Parole Board changes
Nearly 200 inmates who could have been paroled stayed in prison longer because fewer board members attended meetings, the analysis concluded. Fewer people were paroled when fewer board members attended a meeting.
Legislative Bill 631 was part of a group of criminal justice and school-related bills McKinney introduced Wednesday aimed at trying to ease prison crowding, improve paroled prisoners’ outcomes and keep kids out of the school-to-prison pipeline.
LB 631 would change the type of person who serves on the governor-appointed Parole Board. McKinney said the board needs more perspectives in order to better screen prisoners for likelihood of success if paroled.
The bill would require the board to have at least one woman, at least one person of color, at least one person who has been incarcerated and at least one person ho understands how to help someone work their way back into the community after release.
The Nebraska Criminal Justice Reinvestment report found that the rates of parole granted by the board dropped from 78% in 2018 to 58% in 2020, McKinney said.
“I’m trying to make sure that if you’re on the Parole Board, you’re doing your job,” McKinney said. “When we are making decisions like that, we’ve got to make sure we’ve got as many diverse perspectives at the table as possible.”
The bill would require that a minimum of four Parole Board members be present to have a quorum to vote, up from three. Attempts to reach Parole Board members Wednesday about the bill were unsuccessful. The Governor’s Office had no immediate comment. The five full-time members of the board receive a base pay of at least $86,400.
McKinney also proposed a bill that would decriminalize marijuana use and possession, expunge the criminal records of people who were convicted of nonviolent, marijuana-related crimes and would restore their ability to access the state safety net.
LB 634 would make it legal for anyone 21 or older to use, possess or grow small amounts of marijuana without violating state law. It would outlaw marijuana use in public places and vehicles.
County prosecutors would have 30 days to object after being notified of the intention to expunge a person’s criminal record. Those whose records are expunged would be able to access public benefits such as food stamps.
McKinney said poor people disproportionately face legal consequences for using marijuana.
LB 634 also would remove marijuana from Nebraska’s list of controlled substances. The drug would still be listed as a controlled substance under federal law. That hasn’t stopped states such as Colorado from legalizing and taxing recreational and/or medical marijuana use.
McKinney acknowledged that his effort might simply start a conversation rather than passing, given a conservative Legislature. But he said Nebraska lawmakers should seize an opportunity to “be proactive” and not be the last state to embrace a national movement to decriminalize.
“I want to make sure we’re having a real discussion about cannabis and the role it is playing in our society and why we need to look at it in a different way — and to make some changes,” he said. “It doesn’t make sense to me that we’ve got men and women incarcerated right now (for cannabis), but I could get on my phone and buy American cannabis stocks.”

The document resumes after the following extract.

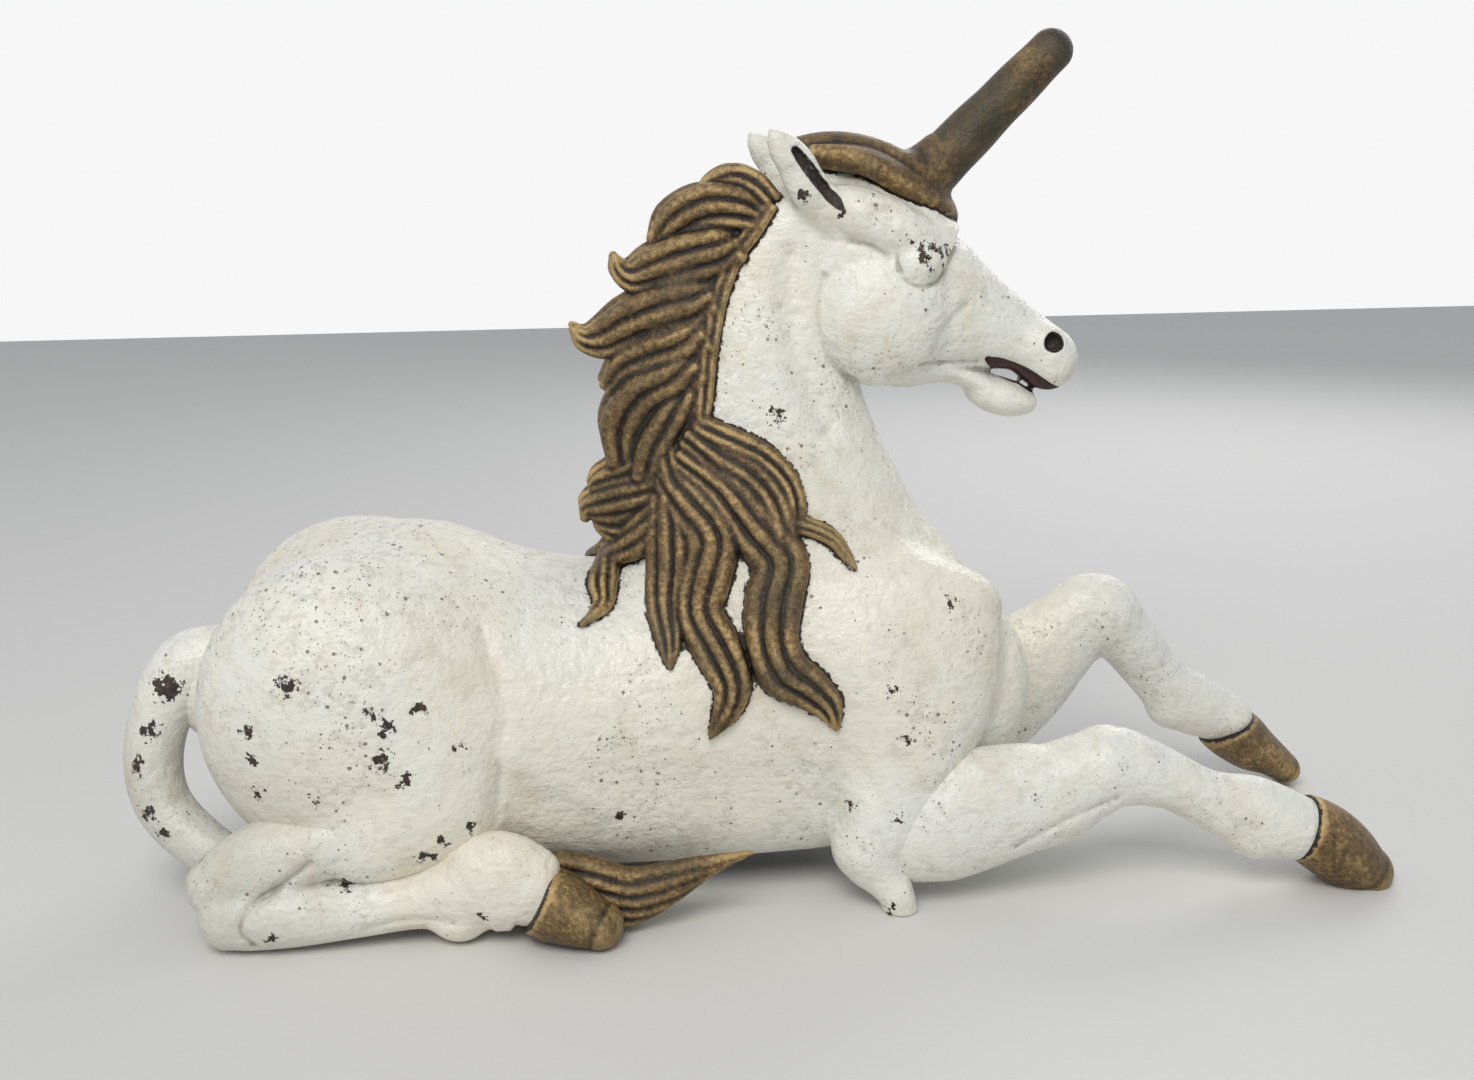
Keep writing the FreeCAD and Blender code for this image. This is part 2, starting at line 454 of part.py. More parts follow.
def keep(label, shape):
    """A sub-part of the document whose shape is set here."""
    piece = doc.addObject("Part::Feature", label)
    piece.Label = label
    piece.Shape = shape
    piece.Placement = FreeCAD.Placement()
    return piece


def bound(kind, name, placement, **cells):
    """A Part primitive whose sizes are bound to cells of the sheet."""
    piece = doc.addObject(kind, name)
    for property_name, cell in cells.items():
        piece.setExpression(property_name, cell if "sizes." in cell else "sizes." + cell)
    piece.Placement = placement
    return piece


def along(start, way):
    """The placement that stands a primitive's Z axis on start and points it along way."""
    return FreeCAD.Placement(start, FreeCAD.Rotation(V(0, 0, 1), way))


def profile_sketch(body, corners):
    """A closed sketch of straight lines on the upright plane; each corner is a pair of formulas."""
    sketch = body.newObject("Sketcher::SketchObject", body.Name + "_profile")
    plane = [origin for origin in body.Origin.OriginFeatures if origin.Role == "XZ_Plane"][0]
    sketch.AttachmentSupport = (plane, "")
    sketch.MapMode = "FlatFace"
    start = [V(1 + index, 1 + index * index, 0) for index in range(len(corners))]
    for index, point in enumerate(start):
        sketch.addGeometry(Part.LineSegment(point, start[(index + 1) % len(start)]), False)
    for index in range(len(corners)):
        sketch.addConstraint(Sketcher.Constraint("Coincident", index, 2, (index + 1) % len(corners), 1))
    for index, corner in enumerate(corners):
        for kind, formula in zip(("DistanceX", "DistanceY"), corner):
            number = sketch.addConstraint(Sketcher.Constraint(kind, -1, 1, index, 1, 1))
            sketch.setExpression("Constraints[%d]" % number, formula)
    return sketch


# Horn: turned from a side profile in a body of its own, with the blind hole for its stud, and
# leaning forward out of the forehead
horn = doc.addObject("PartDesign::Body", "horn")
horn.Label = "horn"
horn_profile = profile_sketch(horn, [
    ("sizes.horn_stud_radius", "-sizes.horn_sink"), ("sizes.horn_base_radius", "-sizes.horn_sink"),
    ("sizes.horn_base_radius", "0 mm"), ("sizes.horn_middle_radius", "sizes.horn_length / 2"),
    ("sizes.horn_tip_radius", "sizes.horn_length"), ("0 mm", "sizes.horn_length"),
    ("0 mm", "sizes.horn_stud_length / 2 - sizes.horn_sink"),
    ("sizes.horn_stud_radius", "sizes.horn_stud_length / 2 - sizes.horn_sink")])
doc.recompute()
horn_turned = horn.newObject("PartDesign::Revolution", "horn_turned")
horn_turned.Profile = horn_profile
horn_turned.ReferenceAxis = (horn_profile, ["V_Axis"])
horn_turned.Angle = 360
doc.recompute()
tip_edges = [index for index, edge in enumerate(horn_turned.Shape.Edges, start=1)
             if abs(edge.CenterOfMass.z - size("horn_length")) < WALL and edge.Closed]
horn_round = horn.newObject("PartDesign::Fillet", "horn_round")
horn_round.Base = (horn_turned, ["Edge%d" % index for index in tip_edges[:1]])
horn_round.setExpression("Radius", "sizes.horn_tip_rounding")
horn_lean = math.radians(size("horn_lean"))
horn_way = V(math.sin(horn_lean), 0, math.cos(horn_lean))
horn_foot = place(*HORN_FOOT_SHARES)
horn.Placement = along(horn_foot, horn_way)
doc.recompute()
horn_stud_start = horn_foot - horn_way * (size("horn_sink") + size("horn_stud_length") / 2)
horn_stud = bound("Part::Cylinder", "horn_stud", along(horn_stud_start, horn_way),
                  Radius="horn_stud_radius", Height="horn_stud_length")

# Tie bolts with a washer and a nut at each pair of lugs
washer_thickness, nut_height = size("tie_washer_thickness"), size("tie_nut_height")
tie_head = size("tie_head_height")
bolts, washers, nuts = [], [], []
for number, spot in enumerate(lug_places, start=1):
    under_head = spot - TO_LEFT * (lug_length + washer_thickness)
    far_seat = spot + TO_LEFT * lug_length
    head = bound("Part::Prism", "tie_head_%d" % number, along(under_head - TO_LEFT * tie_head, TO_LEFT),
                 Circumradius="tie_head_radius", Height="tie_head_height")
    shank = bound("Part::Cylinder", "tie_shank_%d" % number, along(under_head, TO_LEFT),
                  Radius="tie_bolt_radius", Height="2 * sizes.lug_length + 2 * sizes.tie_washer_thickness"
                  " + sizes.tie_nut_height + sizes.tie_tail_length")
    bolt = doc.addObject("Part::MultiFuse", "tie_bolt_%d" % number)
    bolt.Shapes = [head, shank]
    bolts.append(bolt)
    for side, seat in (("head", under_head), ("nut", far_seat)):
        disc = bound("Part::Cylinder", "washer_disc_%s_%d" % (side, number), along(seat, TO_LEFT),
                     Radius="tie_washer_radius", Height="tie_washer_thickness")
        bore = bound("Part::Cylinder", "washer_bore_%s_%d" % (side, number), along(seat, TO_LEFT),
                     Radius="sizes.tie_bolt_radius + sizes.bolt_clearance", Height="tie_washer_thickness")
        washer = doc.addObject("Part::Cut", "tie_washer_%s_%d" % (side, number))
        washer.Base, washer.Tool = disc, bore
        washers.append(washer)
    nut_seat = far_seat + TO_LEFT * washer_thickness
    block = bound("Part::Prism", "nut_block_%d" % number, along(nut_seat, TO_LEFT),
                  Circumradius="tie_head_radius", Height="tie_nut_height")
    bore = bound("Part::Cylinder", "nut_bore_%d" % number, along(nut_seat, TO_LEFT),
                 Radius="tie_bolt_radius", Height="tie_nut_height")
    nut = doc.addObject("Part::Cut", "tie_nut_%d" % number)
    nut.Base, nut.Tool = block, bore
    nuts.append(nut)

# Bolts that hold the legs, from inside the shells, and the bolt that holds the tail to the rump
leg_bolts = []
for side_name, side in (("right", RIGHT), ("left", LEFT)):
    for leg, way in LEG_BOLT_WAYS.items():
        spot = V(leg_spots[leg].x, -side * leg_spots[leg].y, leg_spots[leg].z)
        to_leg = V(way.x, -side * way.y, way.z)
        name = "%s_%s" % (leg, side_name)
        head = bound("Part::Prism", "leg_head_" + name, along(spot - to_leg * size("leg_head_height"), to_leg),
                     Circumradius="leg_head_radius", Height="leg_head_height")
        shank = bound("Part::Cylinder", "leg_shank_" + name, along(spot, to_leg),
                      Radius="leg_bolt_radius", Height=leg + "_bolt_length")
        bolt = doc.addObject("Part::MultiFuse", "leg_bolt_" + name)
        bolt.Shapes = [head, shank]
        leg_bolts.append(bolt)
tail_spot = place(TRUNK_SHARES[1][0], 0, TAIL_SHARES[0][2])
TO_REAR = V(-1, 0, 0)
tail_head = bound("Part::Prism", "tail_head", along(tail_spot - TO_REAR * tie_head, TO_REAR),
                  Circumradius="tie_head_radius", Height="tie_head_height")
tail_shank = bound("Part::Cylinder", "tail_shank", along(tail_spot, TO_REAR),
                   Radius="tail_bolt_radius", Height="tail_bolt_length")
tail_bolt = doc.addObject("Part::MultiFuse", "tail_bolt")
tail_bolt.Shapes = [tail_head, tail_shank]


def stud(name, middle, way, prefix):
    """A plain stud centred on a joint."""
    start = middle - way * (size(prefix + "_length") / 2)
    return bound("Part::Cylinder", name, along(start, way), Radius=prefix + "_radius", Height=prefix + "_length")


# Studs in the hooves and in the tail tuft, and pins in the manes
hoof_studs = {name: stud(name + "_stud", *coronet(name), "hoof_stud") for name in CORONETS}
tuft_root, tuft_next = [station[0] for station in stations_from(TUFT_SHARES[:2], 0, 0)]
tuft_way = (tuft_next - tuft_root).normalize()
tuft_stud = stud("tuft_stud", tuft_root, tuft_way, "tuft_stud")
MANE_PIN_SHARES = [(-0.045, 0.095, 0.600), (-0.031, 0.193, 0.452)]
mane_pins = []
for number, shares in enumerate(MANE_PIN_SHARES, start=1):
    for side_name, side in (("right", RIGHT), ("left", LEFT)):
        spot = side_place(shares)
        spot.y = -side * spot.y
        mane_pins.append(bound("Part::Cylinder", "mane_pin_%s_%d" % (side_name, number), along(spot, V(0, side, 0)),
                               Radius="mane_pin_radius", Height="mane_pin_length"))
doc.recompute()


def group(label, members):
    """Like fasteners under one name, still separate solids."""
    compound = doc.addObject("Part::Compound", label)
    compound.Label = label
    compound.Links = members
    return compound


def without(shape, tools):
    """The shape with holes for the pieces that sit in it."""
    for tool in tools:
        if shape.BoundBox.intersect(tool.Shape.BoundBox):
            shape = shape.cut(tool.Shape)
    return shape


# Each casting has the holes of the fasteners that sit in it
both_shells = [horn, horn_stud, tail_bolt]
subparts = [
    keep("body_shell_right", without(right_shell, both_shells + mane_pins)),
    keep("body_shell_left", without(left_shell, both_shells + mane_pins)),
    keep("foreleg_right", without(foreleg_right, leg_bolts + [hoof_studs["hoof_fore_right"]])),
    keep("foreleg_left", without(foreleg_left, leg_bolts + [hoof_studs["hoof_fore_left"]])),
    keep("hind_leg_right", without(hind_leg_right, leg_bolts + [hoof_studs["hoof_hind_right"]])),
    keep("hind_leg_left", without(mirrored(hind_leg_right), leg_bolts + [hoof_studs["hoof_hind_left"]])),
    keep("tail", without(tail, [tail_bolt, tuft_stud])),
    keep("tail_tuft", without(tuft, [tuft_stud])),
    keep("mane_right", without(mane_right, mane_pins)),
    keep("mane_left", without(mirrored(mane_right), mane_pins)),
    keep("forelock", without(forelock, [horn, horn_stud])),
    horn, horn_stud, tail_bolt, tuft_stud]
subparts += [keep(name, without(hoof, [hoof_studs[name]])) for name, hoof in hooves.items()]
subparts += [group("tie_bolts", bolts), group("tie_washers", washers), group("tie_nuts", nuts),
             group("leg_bolts", leg_bolts), group("hoof_studs", list(hoof_studs.values())),
             group("mane_pins", mane_pins)]
doc.recompute()

# Every object of the document and every solid is sound before it is written out
for thing in doc.Objects:
    if "Invalid" in thing.State or "Error" in thing.State:
        raise RuntimeError("%s failed: %s" % (thing.Label, thing.State))
for piece in subparts:
    shape = piece.Shape
    if shape.isNull() or not shape.isValid() or not shape.Solids:
        raise RuntimeError("%s has no valid solid" % piece.Label)
    volumes = [round(solid.Volume) for solid in shape.Solids]
    print("%-18s %d solids, volumes %s mm3" % (piece.Label, len(shape.Solids), volumes[:4]))
    shape.exportStep("parts/%s.step" % piece.Label)
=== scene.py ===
import math
import bmesh
import bpy
import numpy as np
import openvdb
from mathutils import Matrix


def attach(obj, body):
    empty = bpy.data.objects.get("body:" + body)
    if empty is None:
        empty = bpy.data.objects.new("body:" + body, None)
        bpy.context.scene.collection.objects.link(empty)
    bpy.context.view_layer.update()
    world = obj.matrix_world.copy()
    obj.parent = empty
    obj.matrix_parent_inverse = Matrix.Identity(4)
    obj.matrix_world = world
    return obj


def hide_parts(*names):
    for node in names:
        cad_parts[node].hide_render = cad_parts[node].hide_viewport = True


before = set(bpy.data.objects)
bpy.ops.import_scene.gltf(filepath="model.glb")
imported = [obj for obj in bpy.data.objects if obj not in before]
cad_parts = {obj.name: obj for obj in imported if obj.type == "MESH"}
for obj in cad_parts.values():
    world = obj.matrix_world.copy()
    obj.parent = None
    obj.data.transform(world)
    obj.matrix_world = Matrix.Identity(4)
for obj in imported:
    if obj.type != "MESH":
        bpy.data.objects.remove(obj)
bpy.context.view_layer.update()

# Camera. It looks at the animal's right side from a little behind the shoulder and
# slightly above. Its axes are worked out from the way it was turned, in degrees.
PHOTO_WIDTH, PHOTO_HEIGHT = 1474, 1080
FOCUS_PIXELS = 1650
CENTRE_COLUMN, CENTRE_ROW = PHOTO_WIDTH / 2, PHOTO_HEIGHT / 2
SENSOR_MM = 36
# Millimetres from the sculptor's zero, under the withers, to the middle of the figure
MIDDLE = 12.16
EYE_PLACE = np.array([-93.0, -825.0, 366.0])
LOOK_DOWN, LOOK_ROUND, ROLL = np.radians([12.9, -6.4, 0.78])
camera_back = np.array([math.sin(LOOK_ROUND) * math.cos(LOOK_DOWN),
                        -math.cos(LOOK_ROUND) * math.cos(LOOK_DOWN), math.sin(LOOK_DOWN)])
level_right = np.array([math.cos(LOOK_ROUND), math.sin(LOOK_ROUND), 0.0])
level_up = np.cross(camera_back, level_right)
camera_right = math.cos(ROLL) * level_right - math.sin(ROLL) * level_up
camera_up = math.sin(ROLL) * level_right + math.cos(ROLL) * level_up


def metres(at):
    """The sculptor's millimetres in the frame's metres: less the middle of the figure, over 1000."""
    return (np.asarray(at, float) - (MIDDLE, 0, 0)) * 0.001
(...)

Reducing school suspensions
Under LB 632, schools would be barred from suspending students who act up in pre-kindergarten through second grade.

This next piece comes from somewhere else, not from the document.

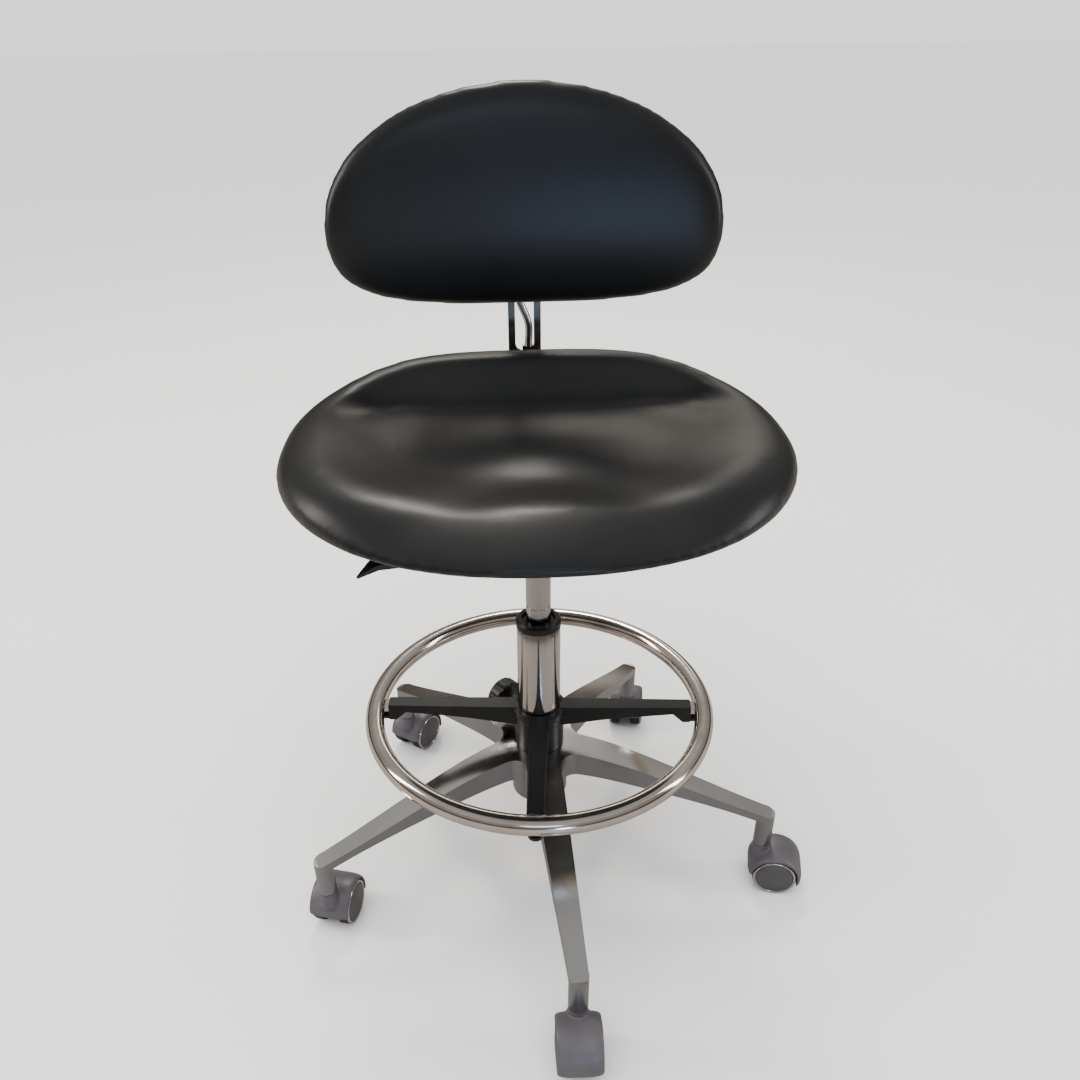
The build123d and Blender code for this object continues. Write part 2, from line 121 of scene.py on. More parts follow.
class Wire:
    # one number in a shader tree; sums and products on it add Math nodes
    def __init__(self, finish, socket):
        self.finish = finish
        self.socket = socket

    def maths(self, operation, first, second):
        node = self.finish.add("ShaderNodeMath", {"operation": operation}, {0: first, 1: second})
        return Wire(self.finish, node.outputs[0])

    def __add__(self, other):
        return self.maths("ADD", self, other)

    def __sub__(self, other):
        return self.maths("SUBTRACT", self, other)

    def __rsub__(self, other):
        return self.maths("SUBTRACT", other, self)

    def __mul__(self, other):
        return self.maths("MULTIPLY", self, other)

    __radd__ = __add__
    __rmul__ = __mul__


class Finish:
    # one material, with a Principled shader and the few nodes that vary it
    def __init__(self, name, **constants):
        self.material = bpy.data.materials.new(name)
        self.material.use_nodes = True
        self.nodes = self.material.node_tree.nodes
        self.links = self.material.node_tree.links
        self.shader = self.nodes["Principled BSDF"]
        coordinates = self.add("ShaderNodeTexCoord", {}, {})
        self.place = coordinates.outputs["Object"]
        self.normal = coordinates.outputs["Normal"]
        self.set(self.shader, constants)

    def set(self, node, inputs):
        for key, value in inputs.items():
            if isinstance(value, Wire):
                value = value.socket
            if isinstance(value, bpy.types.NodeSocket):
                self.links.new(value, node.inputs[key])
            else:
                node.inputs[key].default_value = value

    def add(self, kind, settings, inputs):
        node = self.nodes.new(kind)
        for key, value in settings.items():
            if key == "stops":
                self.setStops(node, value)
            else:
                setattr(node, key, value)
        self.set(node, inputs)
        return node

    def setStops(self, node, stops):
        ramp = node.color_ramp
        while len(ramp.elements) < len(stops):
            ramp.elements.new(0.5)
        for element, (position, colour) in zip(ramp.elements, stops):
            element.position = position
            element.color = colour

    def noise(self, scale, detail=3.0, stretch=(1, 1, 1), rough=0.5):
        moved = self.add("ShaderNodeMapping", {}, {"Vector": self.place, "Scale": stretch})
        made = self.add("ShaderNodeTexNoise", {}, {
            "Vector": moved.outputs[0], "Scale": scale, "Detail": detail, "Roughness": rough})
        return Wire(self, made.outputs[0])

    def cells(self, scale, feature="F1", stretch=(1, 1, 1)):
        moved = self.add("ShaderNodeMapping", {}, {"Vector": self.place, "Scale": stretch})
        made = self.add("ShaderNodeTexVoronoi", {"feature": feature}, {
            "Vector": moved.outputs[0], "Scale": scale})
        return Wire(self, made.outputs["Distance"])

    def ramp(self, value, dark, light, low=0.3, high=0.7):
        # a colour that runs from dark to light as the value runs from low to high
        return self.add("ShaderNodeValToRGB", {"stops": [(low, dark), (high, light)]}, {0: value}).outputs[0]

    def tint(self, *run):
        self.set(self.shader, {"Base Color": self.ramp(*run)})

    def relief(self, height, distance, strength=1.0):
        made = self.add("ShaderNodeBump", {}, {"Height": height, "Distance": distance, "Strength": strength})
        self.set(self.shader, {"Normal": made.outputs[0]})

    def rough(self, value):
        self.set(self.shader, {"Roughness": value})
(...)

McKinney said too many students facing discipline at that age are losing academic time to suspensions. Studies show learning loss at that age is much harder to bounce back from.
McKinney said that while some disruptive students need to be removed from the classroom, schools should be able to find ways to keep even those children in the building. One option might be in-school suspension, he said. Another might be behavior interventions in class.

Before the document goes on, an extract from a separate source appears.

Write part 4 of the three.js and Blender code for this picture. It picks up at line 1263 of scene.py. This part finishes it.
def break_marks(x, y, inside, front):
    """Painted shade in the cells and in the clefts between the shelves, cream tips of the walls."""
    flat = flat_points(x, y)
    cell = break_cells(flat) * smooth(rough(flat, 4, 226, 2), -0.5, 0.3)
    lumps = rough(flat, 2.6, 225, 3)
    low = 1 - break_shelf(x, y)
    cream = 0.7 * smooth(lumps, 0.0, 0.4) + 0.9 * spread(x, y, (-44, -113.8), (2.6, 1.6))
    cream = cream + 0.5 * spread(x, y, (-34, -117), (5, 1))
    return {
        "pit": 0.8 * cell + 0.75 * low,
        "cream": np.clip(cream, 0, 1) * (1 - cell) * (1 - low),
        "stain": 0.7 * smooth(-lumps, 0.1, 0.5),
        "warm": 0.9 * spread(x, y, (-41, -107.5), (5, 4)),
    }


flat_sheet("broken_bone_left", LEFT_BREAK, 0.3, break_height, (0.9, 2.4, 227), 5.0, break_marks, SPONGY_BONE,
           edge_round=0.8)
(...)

In his district in North Omaha, he said, children might not have internet access or have a parent home who can help them with their studies. Others might benefit from the stabilizing influence of being at school, he said.
“We need our schools to find a better way to educate and modernize how we educate our kids,” he said. “The attention span of kids is decreasing. Something needs to be adjusted. And we need to be better at finding alternatives (to suspension).”